At the time this decision was made, the facts and circumstances were identical with those which had led to the decision of the Department to condemn Parcels 2 and 3 in the prior action. No additional facts and circumstances had arisen at that time to warrant the conclusion that changed conditions created public necessity for the taking. The only altered circumstance exhibited by the complaint was the change in description of the land from one to three parcels.
At the hearing on the defenses it was proved by the Department that following the filing of the complaint and prior to the date of hearing, a large super market had been erected in the southwesterly corner of the intersection of Centerville Road and Kirkwood Highway. The trial judge found as a fact that the patrons of this super market created a traffic hazard in making lefthand turns off Kirkwood Highway into the super market. At the hearing the Department urged that the traffic hazard thus created could be alleviated by the taking of Parcels 2 and 3 and the construction of an additional lane for traffic on Centerville Road and a turn area crossing Parcel 3, and the rerouting of this traffic over Center Road into Centerville Road.
On this showing and after ruling that public necessity should be determined as of the time of taking rather than as of the time of filing of the complaint, the trial judge entered an order for immediate possession and directed a hearing to fix just compensation.
The landowners appealing to this court now raise two basic questions. The first is that the statutory requirement for the exercise by the State Highway Department of the power of eminent domain has not been complied with since the Department, as such, has never approved the proposed project nor the decision to condemn Parcels 2 and 3. The second is that public necessity for the taking of land is to be determined as of the time of filing the complaint, and since the facts and circumstances as of that time were unchanged, the judgment of the Superior *391 Court in Civil Action No. 842, 1954 effectively bars the maintenance of the present action.
We take up initially the first question.
To establish approval of the project, the Department points to its approval at least prior to the filing of Civil Action No. 842, 1954 of so-called Contract 1300 for the improvement of Centerville Road from a point to the south to its intersection with Center Road. As we pointed out in our prior decision (10 Terry 174, 112 A.2d 857), Contract 1300 did not provide for the widening of Centerville Road by construction on Parcels 2 and 3, and since the need for the additional width of right-of-way could be justified only by a nebulous idea of possible future construction of a four-lane highway, there existed no present public necessity for the taking since the land was not needed for then planned for road construction.
In any event, on November 4, 1955, Contract 1300 was completed, approved and accepted by the Highway Department.

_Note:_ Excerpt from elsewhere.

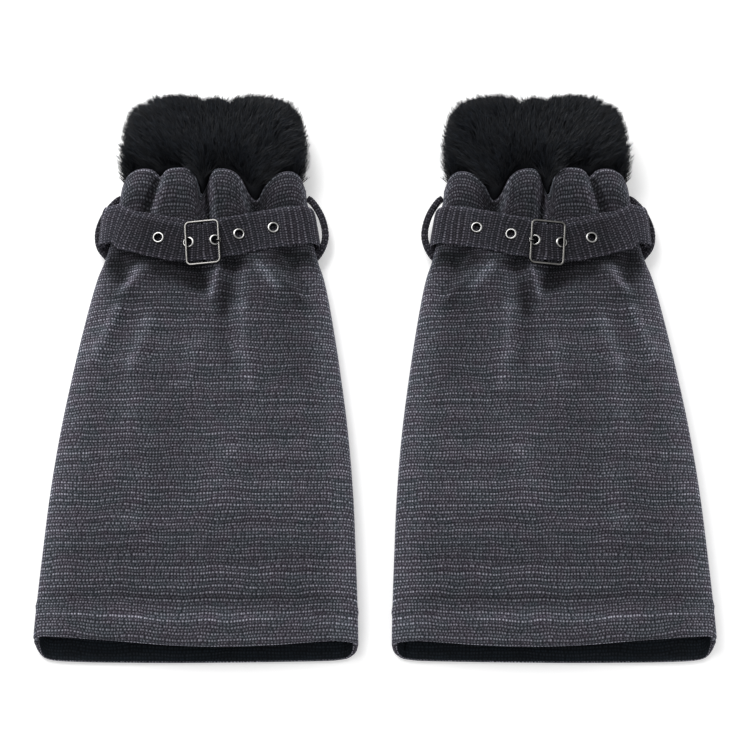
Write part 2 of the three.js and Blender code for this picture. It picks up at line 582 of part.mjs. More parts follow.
// Pin: an eye round the bar, then out through the third eyelet and over the frame's right side.
function bucklePin() {
  const eye = Array.from({ length: 12 }, (_, k) => {
    const a = (2 * Math.PI * k) / 12;
    return bucklePoint(pin.eyeRadius * Math.cos(a), 0, bar.height + pin.eyeRadius * Math.sin(a));
  });
  const eyeSolid = solidFrom(sweepOf(tubeLoops(eye, buckleAcross, pin.radius, pin.radius, 8, true), true));
  const stem = [
    [1.9, 4], [5, 4.4], [8.2, 4.7], [9.8, 7], [10.5, 9.8], [11.3, 11.9], [12.9, 12.6], [15, 12.2],
  ].map(([u, h]) => bucklePoint(u, 0.3, h));
  const stemSolid = solidFrom(sweepOf(tubeLoops(stem, buckleAcross, pin.radius, pin.radius, 8, false), false));
  return geometryFrom(eyeSolid.add(stemSolid));
}

function beltLoop(side) {
  const path = loopPath.map(({ y, out, up }) => new THREE.Vector3(
    side * (section(y).halfWidth + seamGap + loopRadius + out), y, up));
  const loops = tubeLoops(path, new THREE.Vector3(0, 0, 1), loopRadius, loopRadius, 8, false);
  return sweepOf(loops, false);
}

const pieces = [
  ['front_panel', frontPanel(), cloth],
  ['back_panel', backPanel(), cloth],
  ['fur_cuff', cuff(), furCloth],
  ['belt', belt(), beltCloth],
  ['belt_loop_outer', beltLoop(-1), beltCloth],
  ['belt_loop_inner', beltLoop(1), beltCloth],
  ['buckle_frame', buckleFrame(), metal],
  ['buckle_pin', bucklePin(), metal],
  ...eyeletX.map((x, i) => [`eyelet_${i + 1}`, beltEyelet(x), metal]),
];

const bounds = new THREE.Box3();
pieces.forEach(([, geometry]) => {
  geometry.computeBoundingBox();
  bounds.union(geometry.boundingBox);
});
const lengthCentre = (bounds.min.y + bounds.max.y) / 2;
const pair = new THREE.Group();
[['left', 1], ['right', -1]].forEach(([name, side]) => {
  const leg = new THREE.Group();
  leg.position.set((-side * legSpacing) / 2, -lengthCentre, 0);
  leg.scale.x = side;
  pieces.forEach(([piece, geometry, material]) => {
    const mesh = new THREE.Mesh(geometry, material);
    mesh.name = `${name}_${piece}`;
    leg.add(mesh);
  });
  pair.add(leg);
});

export default pair;
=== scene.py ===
import math

import bpy
import numpy as np
from mathutils import Matrix, Vector


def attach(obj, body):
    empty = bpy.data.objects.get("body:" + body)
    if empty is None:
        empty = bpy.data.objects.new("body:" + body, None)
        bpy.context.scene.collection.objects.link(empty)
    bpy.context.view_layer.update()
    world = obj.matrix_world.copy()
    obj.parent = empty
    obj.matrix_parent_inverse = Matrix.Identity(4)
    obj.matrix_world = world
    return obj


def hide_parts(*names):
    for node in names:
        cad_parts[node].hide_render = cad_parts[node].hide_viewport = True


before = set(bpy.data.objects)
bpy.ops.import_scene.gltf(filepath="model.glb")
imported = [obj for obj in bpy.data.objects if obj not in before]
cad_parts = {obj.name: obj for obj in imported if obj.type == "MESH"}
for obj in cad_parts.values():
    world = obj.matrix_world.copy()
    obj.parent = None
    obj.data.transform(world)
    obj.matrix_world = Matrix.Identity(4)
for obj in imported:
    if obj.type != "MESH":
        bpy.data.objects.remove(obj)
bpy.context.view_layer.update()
mm = 0.001

# Lengths below are millimetres in the left piece's own frame: x from its centre line, y towards
# the fur. The pair is set out from these two numbers.
setOut = {"legSpacing": 265.0, "lengthCentre": 6.45}

# the view
viewPoint = {"elevation": 70.0, "distance": 1150.0, "lens": 69.2}


def addCamera():
    target = Vector((0, -setOut["lengthCentre"] * mm, 0))
    up = math.radians(viewPoint["elevation"])
    away = viewPoint["distance"] * mm
    bpy.ops.object.camera_add(
        location=target + Vector((0, -away * math.cos(up), away * math.sin(up))),
        rotation=(math.radians(90) - up, 0, 0),
    )
    camera = bpy.context.object
    camera.name = "photoView"
    camera.data.sensor_width = 36
    camera.data.lens = viewPoint["lens"]
    camera.data.dof.use_dof = False
    bpy.context.scene.camera = camera


addCamera()
print("camera set")

# the form of the knit tube, as in the part's source
tubeSections = {
    "y": [-226, -200, -150, -100, -50, 0, 40, 66, 80, 90, 104, 120, 135, 145, 156, 166],
    "halfWidth": [120.3, 119.9, 118.1, 115.7, 111.3, 104.8, 98.6, 93.9, 90.6, 87.2, 83.6, 81.3, 79,
                  76.8, 75.6, 75.6],
    "seam": [9, 9.5, 10, 10, 10, 10, 10, 10, 10.5, 11, 11.2, 11.8, 12.6, 13.6, 14, 14],
    "crown": [21.2, 22.5, 24, 25, 25.5, 26, 26.8, 27.8, 28.2, 28.9, 30.5, 32.4, 34.6, 38.4, 40.8, 41],
    "power": [5, 5, 4.6, 4.4, 4.2, 4, 3.6, 3.4, 3.2, 3, 3, 3, 3, 3.1, 3.2, 3.2],
}
backSeat = {"start": 82, "full": 101, "fade": 138, "end": 155, "height": 2.6}
cloth = {"thick": 2.3, "hemThick": 4.2, "hemDepth": 23, "hemRim": 1.3, "seamGap": 0.15, "rollRadius": 6}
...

Assuming, therefore, that Contract 1300 contemplated originally the taking of Parcels 2 and 3, that approval must now have terminated as the result of the circumstances, viz., the completion of Contract 1300 and the judgment of the Superior Court to the effect that the taking of Parcels 2 and 3 was at that time beyond the authority of the Department.
Subsequently, the Highway Department has never considered the necessity under new conditions of taking Parcels 2 and 3 in order to improve highway facilities of the state. The decision to go ahead and condemn was solely that of the Chief Engineer and his professional associates.
In 0.106 of an Acre of Land in Brandywine Hundred, New Castle County v. State, 11 Terry 328, 130 A.2d 355, this court held that the exercise of the power of eminent domain delegated to the State Highway Department is governed by the provisions of 17 Del.C. § 132(c) (4) and § 138. These sections require approval by the Department of the decision to condemn a particular portion of land or, in the alternative, the approval by the Department of an over-all plan of highway construction, the plans and specifications of which require the acquisition of certain land for highway purposes.
It is obvious from the record before us that the Department has neither approved specifically the acquisition of Parcels 2 and 3 nor approved an over-all road construction project which would require the acquisition of Parcels 2 and 3 for its completion. It does not serve to say that the Chief Engineer supplied this lack by his decision to exercise the Department's power of eminent domain, for the Chief Engineer is authorized to institute condemnation proceedings for the acquisition of land solely in furtherance of a then-current project approved by the Department.
Counsel for the Department seems to argue that in 0.106 of an Acre of Land in Brandywine Hundred, New Castle County v. State, supra, we held that the Chief Engineer, as the chief policy maker of the Department, without approval of the Department may decide that the acquisition of certain land is required for highway purposes and proceed to institute condemnation proceedings. We are surprised that such a construction is sought to be put upon our decision, for we had thought to lay down the clear rule that it is only after over-all approval by the Department that the Chief Engineer may exercise the power delegated by statute to him to order the commencement of condemnation proceedings. That delegated power is limited to the extent that the plans and specifications of the approved project require the taking. Since counsel, however, appears to think the opinion unclear, a view we do not share, we again take the occasion to hold such to be the rule.
*392 This means that the action of the Chief Engineer and his associates, immediately following the mandate of this Court in directing the filing of a new action to condemn the land, even though the circumstances were unchanged, must be regarded as an obvious attempt to avoid the result of the judgment of the Superior Court. Such a transparent attempt to avoid the effect of an adverse judicial decision will not and should not be permitted. The power of eminent domain is a stringent interference by the State with the private right to own property and, as such, is not to be exercised thoughtlessly or arbitrarily. Its exercise is certainly not justified by a spirit of circumvention of a judicial decision entered for the protection of private property.
We hold, therefore, that the complaint for the condemnation of Parcels 2 and 3 should have been dismissed and we will reverse that part of the judgment of the Superior Court permitting the taking.
This holding makes it unnecessary for us to consider the second question raised by the owners to the effect that the necessity for the taking must exist as of the time of filing the complaint. We observe, however, that the circumstance of the construction of the super market and the traffic congestion resulting therefrom, as far as this record shows, have never been called to the attention of the Department. Thus, it has never had an opportunity to either approve or disapprove the proposed construction for the alleviation of the condition. The proposed exercise of the Department's power of eminent domain based upon these new circumstances has the same fatal defect, therefore, of lack of approval by the Department.
The judgment of the Superior Court is affirmed as to that part authorizing the acquisition by the State Highway Department of Parcel 1, and reversed as to that part authorizing the acquisition by the State Highway Department of Parcels 2 and 3.